Clark Glymour: Markov Properties and Quantum Experiments
Since the philosophers of physics among you presumably checked out the first time I mentioned causality, I can celebrate rather than excuse the simplicity of presentation of the Einstein-Podolski-Rosen experiment in this paper. Not having had much background in quantum mechanics, I found it to be an extremely useful illustration of what is at stake in trying to resolve the conflicts between the causal Markov condition, locality and entanglement. It gives no answers, but it describes the problem clearly. Since this paper there have been a couple of others in a similar vein, e.g. by Tyler VanderWeele and by Mark Alford.
Peter Spirtes: Variable Definition and Causal Inference
Unfortunately, this paper was presented at the Congress for Logic, Methodology and Philosophy of Science in Beijing in 2007 and then disappeared (but I found a link!). Spirtes considers in an extremely simple scenario the question of how we specify causal variables and what the effects are of mis-specifying or translating them. The paper had a profound effect on getting me to think about where our causal quantities come from and how we know that we have the correct ones, if there is a sense of “correct ones” to be had at all.

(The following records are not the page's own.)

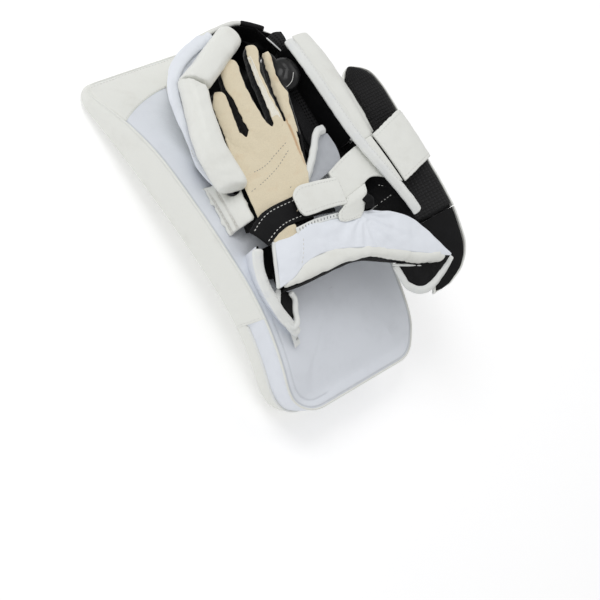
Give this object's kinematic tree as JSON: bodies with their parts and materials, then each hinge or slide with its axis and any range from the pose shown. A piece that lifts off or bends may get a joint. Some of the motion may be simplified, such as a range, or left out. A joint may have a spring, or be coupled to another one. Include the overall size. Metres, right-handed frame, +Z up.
{
  "type": "ice hockey goalie blocker glove",
  "caption": "Ice hockey goalie blocker: an arched padded board with a gloved hand on its back, finger box, thumb guard, wrist strap and cuff.",
  "frame": {"origin": "bottom centre of the blocker as it lies on its board, palm side up", "axes": "+Y along the board towards the fingertips, +X across it towards the thumb, +Z up through the palm"},
  "size_m": [0.262, 0.371, 0.1301],
  "materials": {
    "white_leather": "smooth coated leather, off-white",
    "blue_white_nylon": "smooth coated nylon, cool white",
    "tan_palm_leather": "soft suede-like palm leather",
    "black_nylon": "smooth nylon",
    "black_mesh": "coarse spacer mesh",
    "black_knit": "stretch knit",
    "neoprene": "cloth-faced neoprene",
    "patent_leather": "glossy coated leather",
    "foam": "closed-cell foam",
    "plastic_sheet": "flexible sheet",
    "hook_fastener": "hook-and-loop fastener"
  },
  "bodies": {
    "board": {"anchor_pad": "white_leather", "back_seam_piping": "blue_white_nylon", "backhand_pad": "black_nylon", "board_back_cover": "blue_white_nylon", "board_back_foam": "foam", "board_front_face": "blue_white_nylon", "board_front_foam": "foam", "board_stiffener": "plastic_sheet", "board_top_panel": "white_leather", "cuff_back_pad": "black_nylon", "cuff_gussets": "black_nylon", "cuff_left_binding": "blue_white_nylon", "cuff_left_wall": "blue_white_nylon", "finger_box_floor": "black_nylon", "finger_box_foam": "foam", "finger_roll_lower": "white_leather", "finger_roll_upper": "white_leather", "finger_shell": "white_leather", "finger_shell_binding": "blue_white_nylon", "finger_shell_lining": "black_nylon", "hand_fastener_strip": "hook_fastener", "hand_riser": "foam", "index_guard": "white_leather", "index_guard_binding": "blue_white_nylon", "index_guard_foam": "foam", "index_guard_side": "white_leather", "index_lining": "black_nylon", "index_mesh_floor": "black_mesh", "palm_leather": "tan_palm_leather", "palm_side_gussets": "black_mesh", "side_wall_leather": "white_leather", "side_wall_nylon": "blue_white_nylon", "strap_anchor": "white_leather", "thumb_base_lining": "black_mesh", "thumb_base_shell": "white_leather", "thumb_crotch_panel": "blue_white_nylon", "wrist_band": "neoprene", "wrist_side_lining": "black_nylon"},
    "pinky_finger": {"pinky_palm_face": "tan_palm_leather", "pinky_gusset": "black_knit", "pinky_back_pad": "black_nylon"},
    "ring_finger": {"ring_palm_face": "tan_palm_leather", "ring_gusset": "black_knit", "ring_back_pad": "black_nylon"},
    "middle_finger": {"middle_palm_face": "tan_palm_leather", "middle_gusset": "black_knit", "middle_back_pad": "black_nylon"},
    "index_finger": {"index_palm_face": "tan_palm_leather", "index_gusset": "black_knit", "index_back_pad": "black_nylon", "index_tip_dome": "patent_leather"},
    "thumb": {"thumb_mesh": "black_mesh", "thumb_foam": "foam", "thumb_shell": "white_leather", "thumb_band": "white_leather"},
    "strap": {"wrist_strap": "white_leather", "strap_tab": "white_leather", "strap_keeper": "white_leather"},
    "cuff_flap": {"palm_cuff": "blue_white_nylon", "cuff_edge_roll": "white_leather"}
  },
  "joints": [
    {"name": "pinky_curl", "type": "hinge", "parent": "board", "child": "pinky_finger", "pos_m": [-0.07848, 0.07102, 0.08823], "axis": [0.8646, -0.3352, 0.3744], "range_deg": [0, 60]},
    {"name": "ring_curl", "type": "hinge", "parent": "board", "child": "ring_finger", "pos_m": [-0.05819, 0.07173, 0.09544], "axis": [0.8646, -0.3352, 0.3744], "range_deg": [0, 60]},
    {"name": "middle_curl", "type": "hinge", "parent": "board", "child": "middle_finger", "pos_m": [-0.03384, 0.06765, 0.105], "axis": [0.8646, -0.3352, 0.3744], "range_deg": [0, 60]},
    {"name": "index_curl", "type": "hinge", "parent": "board", "child": "index_finger", "pos_m": [-0.01963, 0.06321, 0.11096], "axis": [0.8646, -0.3352, 0.3744], "range_deg": [0, 60]},
    {"name": "thumb_lift", "type": "hinge", "parent": "board", "child": "thumb", "pos_m": [0.09403, -0.0805, 0.118], "axis": [1, 0, 0], "range_deg": [0, 15]},
    {"name": "strap_peel", "type": "hinge", "parent": "board", "child": "strap", "pos_m": [0.03403, -0.0025, 0.121], "axis": [0, 1, 0], "range_deg": [0, 75]},
    {"name": "cuff_flap_lift", "type": "hinge", "parent": "board", "child": "cuff_flap", "pos_m": [-0.09597, -0.0345, 0.1026], "axis": [-0.9682, 0.2011, -0.149], "range_deg": [0, 20]}
  ]
}
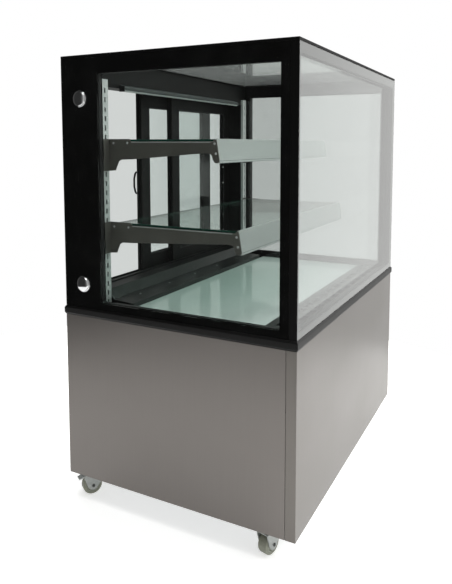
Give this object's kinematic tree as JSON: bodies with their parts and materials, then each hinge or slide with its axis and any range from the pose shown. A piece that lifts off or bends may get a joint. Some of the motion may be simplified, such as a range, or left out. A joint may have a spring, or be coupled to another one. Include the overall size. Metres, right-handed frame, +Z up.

Cosma Shalizi & Cristopher Moore: What is a Macrostate? Subjective Observations and Objective Dynamics
I may be wrong, but I thought I had heard that this paper had been submitted to a respectable philosophy journal and that it had come back with a rejection and incomprehensible reviews. So much for the respectability of that philosophy journal. Shalizi & Moore develop a theoretical account of macro variables that gave me a basis to think about causal variables. They illustrate their account with a variety of useful examples of when and how (and when not, and why not) a particular quantity might be a well-defined macro variable.